### Supplied material:
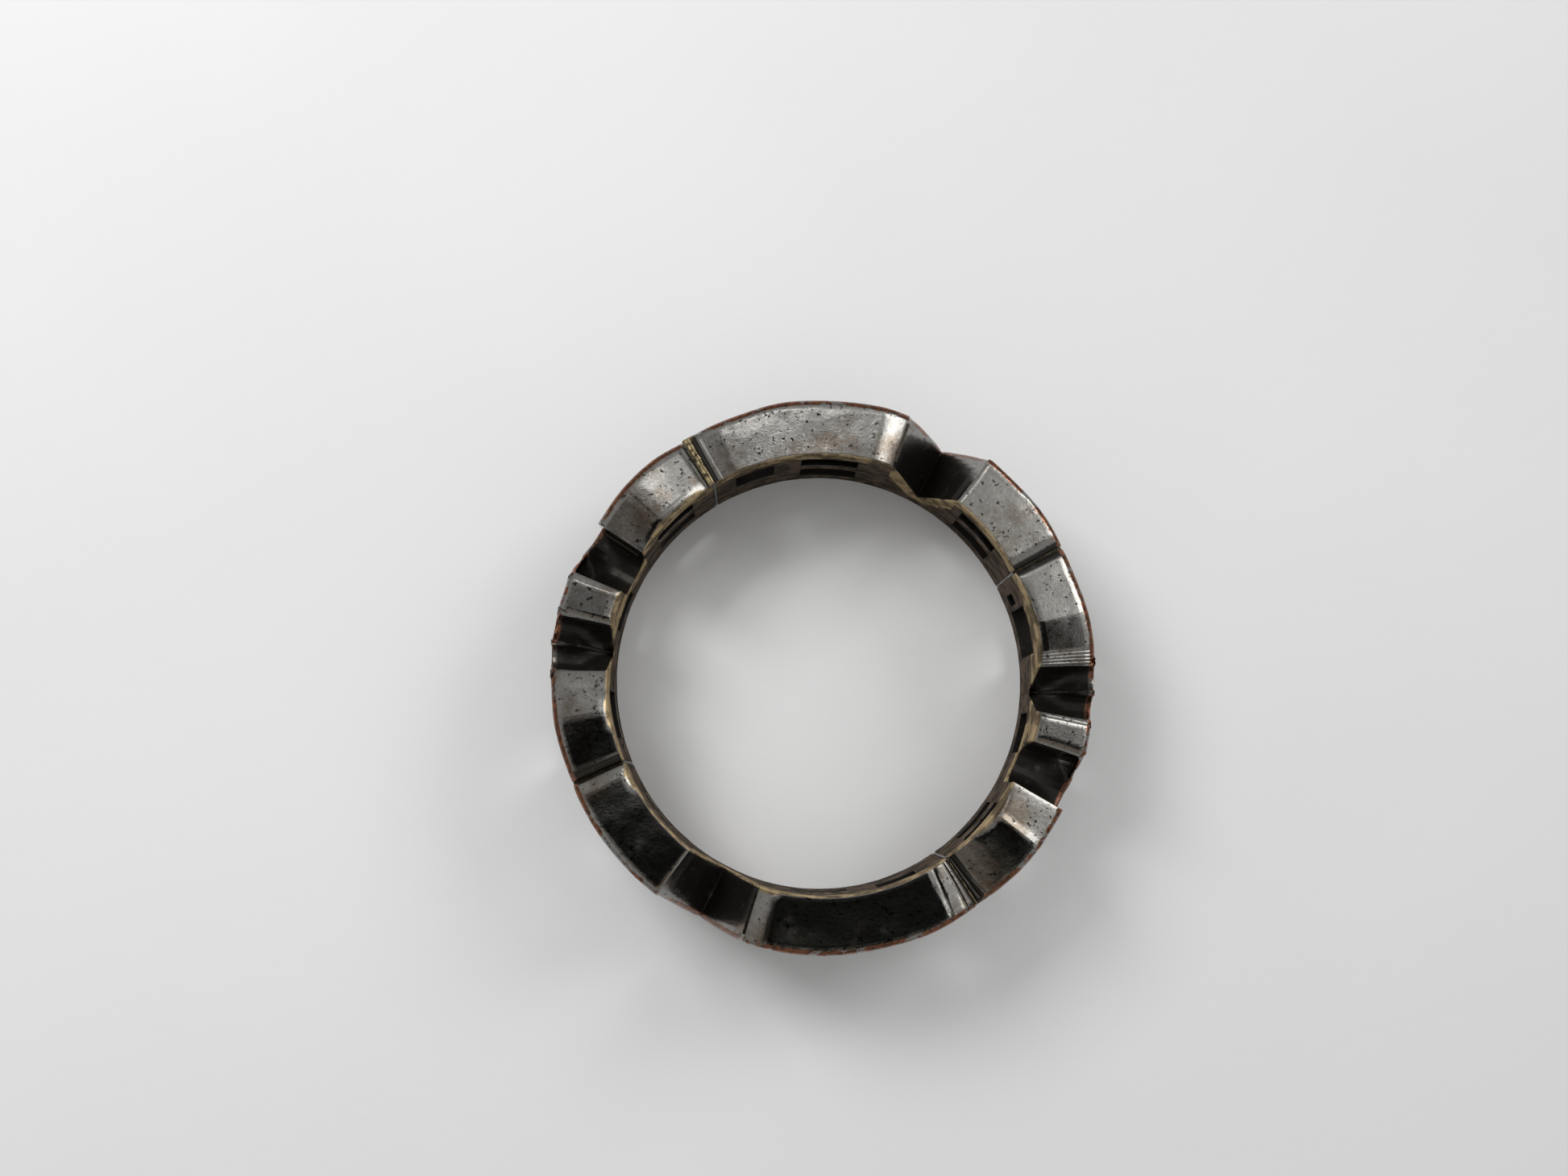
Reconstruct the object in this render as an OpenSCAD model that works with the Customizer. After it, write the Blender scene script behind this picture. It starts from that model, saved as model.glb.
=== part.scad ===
// Band ring cast as twelve openwork blocks that are soldered edge to edge.
// It lies on its side: the band's axis is +Z, the lower rim is at z = 0 and
// the upper rim, which carries the notches, is at z = band_w.

/* [Band] */
// Bore diameter, a men's ring size
inner_d = 20; // [16:0.5:22]
// Diameter over the outer face
outer_d = 25; // [23.5:0.5:28]
// Width of the band along its axis
band_w = 6.5; // [6:0.1:9]

/* [Rim notches] */
// Depth of the V in each valley block
valley_depth = 3.9; // [2:0.1:4]
// Width of that V at the rim, along the band
valley_width = 3.9; // [2:0.1:3.9]
// Depth of the round-bottomed pit in each peak block
pit_depth = 2.6; // [1.5:0.1:3]
// Width of that pit
pit_width = 2.2; // [1.4:0.1:2.2]
// Depth of the two scoops either side of the peak and dome seam
scoop_depth = 1.7; // [1:0.1:2]
// Width of one scoop
scoop_width = 1.14; // [0.8:0.02:1.14]
// How far the ridge between the two scoops stands below the rim
ridge_drop = 1.0; // [0.2:0.1:1.4]
// How far the dome block's top falls at its ends
dome_drop = 0.35; // [0.1:0.05:0.6]
// How far the shoulder block's top falls towards its first seam
shoulder_drop = 0.55; // [0.2:0.05:0.8]

/* [Windows] */
// Height of the plain rail below every window
rail_h = 0.8; // [0.8:0.1:1.2]
// Thickness of the bar across a tall window
bar_t = 0.45; // [0.3:0.05:0.6]
// Depth of the panel sunk into the outer face round the windows
panel_depth = 0.3; // [0.1:0.05:0.5]

/* [Solder] */
// Thickness of the solder in each seam
seam_t = 0.12; // [0.08:0.02:0.2]
// How far the solder stops short of the rim and the faces
seam_recess = 0.3; // [0.1:0.05:0.4]

/* [Hidden] */
$fn = 96;
inner_r = inner_d / 2;
outer_r = outer_d / 2;
mid_r = (inner_r + outer_r) / 2;
wall = outer_r - inner_r;
over = 1;                         // how far a cutter runs past the metal
seam_deg = deg_of(seam_t);
window_top = 5.2;                 // top edge of the tallest windows
panel_margin = 3;                 // degrees of frame left beside a panel
ridge_half = 0.8;                 // degrees of ridge on each side of the seam

// Where each block starts, in degrees counter-clockwise from +X. The blocks
// were fitted by hand, so the two halves of the band differ a little.
starts = [51.5, 71, 120.5, 147, 173.7, 203.6,
          232.5, 252.8, 304, 330.5, 355.8, 387.4];
block_count = len(starts);
kinds = ["valley", "long", "shoulder", "peak", "dome", "square"];
kind_count = len(kinds);

block_nodes = [for (i = [0:block_count - 1])
    str(kinds[i % kind_count], "_block_", i < kind_count ? 1 : 2)];
seam_nodes = [for (i = [0:block_count - 1]) str("solder_seam_", i + 1)];

function deg_of(length) = length / mid_r * 180 / PI;
function mm_of(angle) = angle * PI / 180 * mid_r;
function start_of(i) = starts[i] + seam_deg / 2;
function end_of(i) =
    (i + 1 < block_count ? starts[i + 1] : starts[0] + 360) - seam_deg / 2;

// A piece of the band's wall between two angles, two heights and two radii
module sector(a0, a1, z0, z1, r0 = inner_r, r1 = outer_r) {
    rotate([0, 0, a0])
        rotate_extrude(angle = a1 - a0)
            translate([r0, z0])
                square([r1 - r0, z1 - z0]);
}

// An opening through the wall
module window(a0, a1, z0, z1) {
    sector(a0, a1, z0, z1, inner_r - over, outer_r + over);
}

// Two openings, one above the other, with a bar between them
module barred_window(a0, a1) {
    bar_z = (rail_h + window_top - bar_t) / 2;
    window(a0, a1, rail_h, bar_z);
    window(a0, a1, bar_z + bar_t, window_top);
}

// The sunk panel on the outer face
module panel(i, z1) {
    sector(start_of(i) + panel_margin, end_of(i) - panel_margin,
        rail_h - 0.4, z1, outer_r - panel_depth, outer_r + over);
}

// A cutter with a flat outline, pushed through the rim along the radius.
// The outline's x runs along the band and its y is the height.
module rim_cut(angle) {
    rotate([0, 0, angle])
        translate([inner_r - over, 0, 0])
            rotate([90, 0, 90])
                linear_extrude(wall + 2 * over)
                    children();
}

module vee_outline() {
    half = valley_width / 2;
    rise = over * valley_depth / half;
    polygon([[0, band_w - valley_depth],
             [half + over, band_w + rise],
             [-half - over, band_w + rise]]);
}

module pit_outline(width, depth) {
    r = width / 2;
    translate([0, band_w - depth + r])
        circle(r);
    translate([-r, band_w - depth + r])
        square([width, depth - r + over]);
}

// A scoop, and the lowered half of the ridge beside it. The ridge is on the
// side that `side` points to: 1 is counter-clockwise.
module scoop_outline(side) {
    pit_outline(scoop_width, scoop_depth);
    translate([side > 0 ? 0 : -scoop_width, band_w - ridge_drop])
        square([scoop_width, ridge_drop + over]);
}

// What is left above a top that falls by `drop` over the length `run`
module crown_outline(left, right, run, drop) {
    crown_r = run * run / (2 * drop);
    difference() {
        translate([-left, band_w - 2 * drop])
            square([left + right, 2 * drop + over]);
        translate([0, band_w - crown_r])
            circle(crown_r, $fn = 360);
    }
}

// One plain block of the band, before its own cuts
module blank(i) {
    sector(start_of(i), end_of(i), 0, band_w);
}

module valley_block(i) {
    middle = (start_of(i) + end_of(i)) / 2;
    color("dimgray")
        difference() {
            blank(i);
            rim_cut(middle) vee_outline();
        }
}

module long_block(i) {
    color("gray")
        difference() {
            blank(i);
            barred_window(starts[i] + 9, starts[i] + 24.5);
            window(starts[i] + 32, starts[i] + 43, 2.2, window_top - 0.2);
            panel(i, window_top + 0.4);
        }
}

module shoulder_block(i) {
    crease = start_of(i) + 17;
    run = mm_of(17);
    color("slategray")
        difference() {
            blank(i);
            rim_cut(crease) crown_outline(run + over, 0, run, shoulder_drop);
            barred_window(starts[i] + 7, starts[i] + 20);
            panel(i, window_top + 0.4);
        }
}

module peak_block(i) {
    pit_at = start_of(i) + deg_of(pit_width) / 2;
    scoop_at = end_of(i) - deg_of(scoop_width) / 2;
    color("dimgray")
        difference() {
            blank(i);
            rim_cut(pit_at) pit_outline(pit_width, pit_depth);
            rim_cut(scoop_at - ridge_half) scoop_outline(1);
            window(starts[i] + 9, starts[i] + 20, rail_h, 3.2);
        }
}

module dome_block(i) {
    scoop_at = start_of(i) + deg_of(scoop_width) / 2;
    middle = (start_of(i) + 5.5 + end_of(i)) / 2;
    run = mm_of(end_of(i) - middle);
    color("slategray")
        difference() {
            blank(i);
            rim_cut(middle) crown_outline(run + over, run + over, run, dome_drop);
            rim_cut(scoop_at + ridge_half) scoop_outline(-1);
            window(starts[i] + 10, starts[i] + 23, rail_h, window_top - 0.4);
            window(starts[i] + 24.5, starts[i] + 27.5, 1.3, 3.1);
        }
}

module square_block(i) {
    color("gray")
        difference() {
            blank(i);
            barred_window(starts[i] + 8, starts[i] + 21);
            panel(i, window_top + 0.4);
        }
}

// The block that stands at place i in the band
module block(i) {
    kind = kinds[i % kind_count];
    if (kind == "valley") valley_block(i);
    if (kind == "long") long_block(i);
    if (kind == "shoulder") shoulder_block(i);
    if (kind == "peak") peak_block(i);
    if (kind == "dome") dome_block(i);
    if (kind == "square") square_block(i);
}

// The solder in front of block i. Beside a valley or a pit the wall is lower.
module solder_seam(i) {
    kind = kinds[i % kind_count];
    fall = kind == "peak" ? pit_depth - pit_width / 2
         : kind == "dome" ? ridge_drop
         : kind == "shoulder" || kind == "square" ? shoulder_drop
         : 0;
    color("goldenrod")
        sector(starts[i] - seam_deg / 2, starts[i] + seam_deg / 2,
            seam_recess, band_w - fall - seam_recess,
            inner_r + seam_recess, outer_r - panel_depth);
}

for (i = [0:block_count - 1]) {
    block(i);
    solder_seam(i);
}
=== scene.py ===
# %% [markdown]
# # A band ring of cast openwork blocks
# The ring is twelve small cast blocks that are soldered edge to edge and
# plated nearly black. It has no moving part, so every piece rides on the one
# body. This lesson loads the engineering model as a frame, reads the sizes
# from it, and builds each block again with the soft edges, seams, plating and
# wear that a real cast ring has. The noise that makes the metal wavy starts
# from the clock unless it is given a seed, so it gets one here, and every run
# gives the same ring.

# %% The frame and the tools
import bpy
import bmesh
from math import atan2, ceil, cos, hypot, pi, radians, sin
from mathutils import Matrix, Vector, noise


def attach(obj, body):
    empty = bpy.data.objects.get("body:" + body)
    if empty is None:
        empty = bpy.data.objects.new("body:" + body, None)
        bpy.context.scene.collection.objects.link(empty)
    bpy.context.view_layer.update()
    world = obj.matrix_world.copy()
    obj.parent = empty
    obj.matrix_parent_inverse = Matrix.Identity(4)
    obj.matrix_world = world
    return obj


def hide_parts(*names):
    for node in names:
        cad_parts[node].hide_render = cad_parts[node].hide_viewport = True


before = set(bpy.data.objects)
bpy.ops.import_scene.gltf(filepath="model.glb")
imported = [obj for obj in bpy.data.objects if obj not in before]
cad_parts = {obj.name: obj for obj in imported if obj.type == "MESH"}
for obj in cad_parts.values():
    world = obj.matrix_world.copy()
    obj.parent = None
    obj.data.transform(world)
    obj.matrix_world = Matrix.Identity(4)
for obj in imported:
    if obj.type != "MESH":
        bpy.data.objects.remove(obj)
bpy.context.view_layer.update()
NOISE_SEED = 7
noise.seed_set(NOISE_SEED)
print("nodes in the frame:", len(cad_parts))

# %% [markdown]
# The driving sizes come from the frame's own corners: the height of the band,
# the outer radius from the whole box, and the bore radius from the vertex that
# is nearest the axis. Everything below is worked out in millimetres, because
# the ring is small, and turned into metres once, when a block is bent round.

# %% The ring's sizes
MM = 0.001


def node_points(name):
    return [v.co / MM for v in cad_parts[name].data.vertices]


blocks = [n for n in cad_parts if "_block_" in n]
every_point = [p for n in blocks for p in node_points(n)]
BAND_W = max(p.z for p in every_point)
INNER_R = min(hypot(p.x, p.y) for p in every_point)
OUTER_R = max(hypot(p.x, p.y) for p in every_point)
WALL = OUTER_R - INNER_R
MID_R = (INNER_R + OUTER_R) / 2
print(f"band {BAND_W:.2f} mm, bore radius {INNER_R:.2f}, outer radius {OUTER_R:.2f}")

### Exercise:
Verbatim output is expected for the lines from the start of the data to the line in which "band_w = 6.5; // [6:0.1:9]" appears, both included.

### Solution to the exercise:
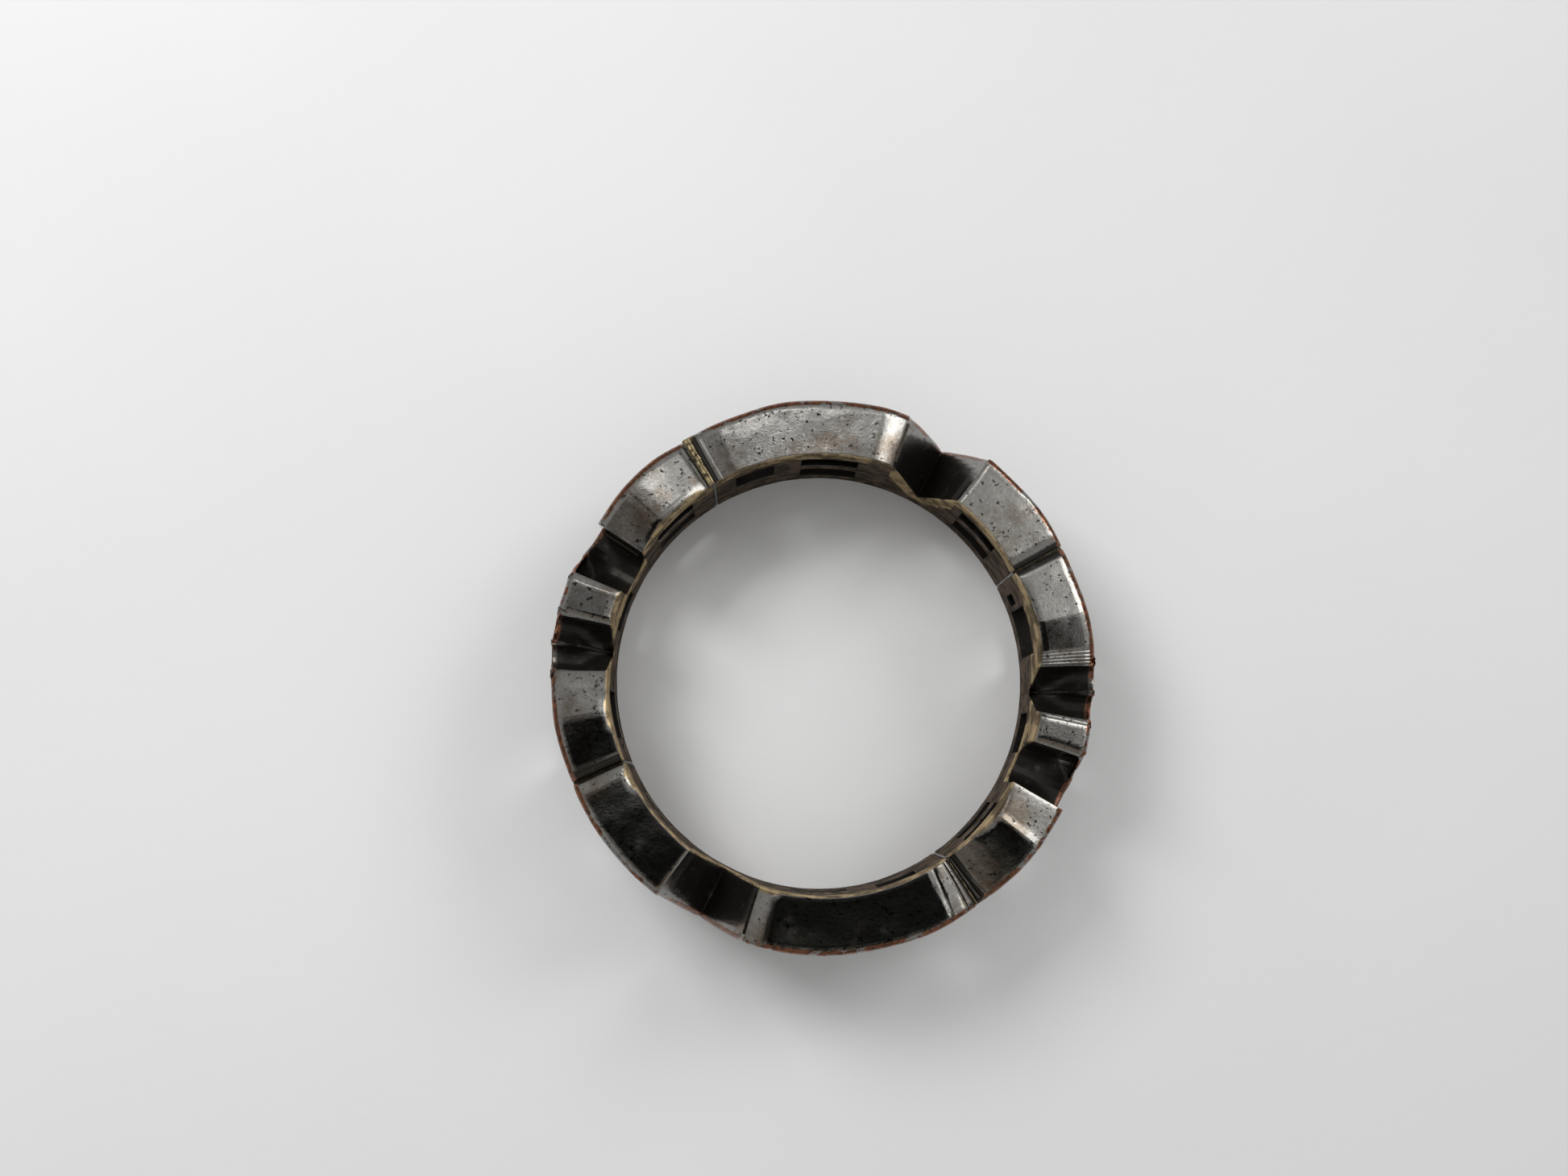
Reconstruct the object in this render as an OpenSCAD model that works with the Customizer. After it, write the Blender scene script behind this picture. It starts from that model, saved as model.glb.
=== part.scad ===
// Band ring cast as twelve openwork blocks that are soldered edge to edge.
// It lies on its side: the band's axis is +Z, the lower rim is at z = 0 and
// the upper rim, which carries the notches, is at z = band_w.

/* [Band] */
// Bore diameter, a men's ring size
inner_d = 20; // [16:0.5:22]
// Diameter over the outer face
outer_d = 25; // [23.5:0.5:28]
// Width of the band along its axis
band_w = 6.5; // [6:0.1:9]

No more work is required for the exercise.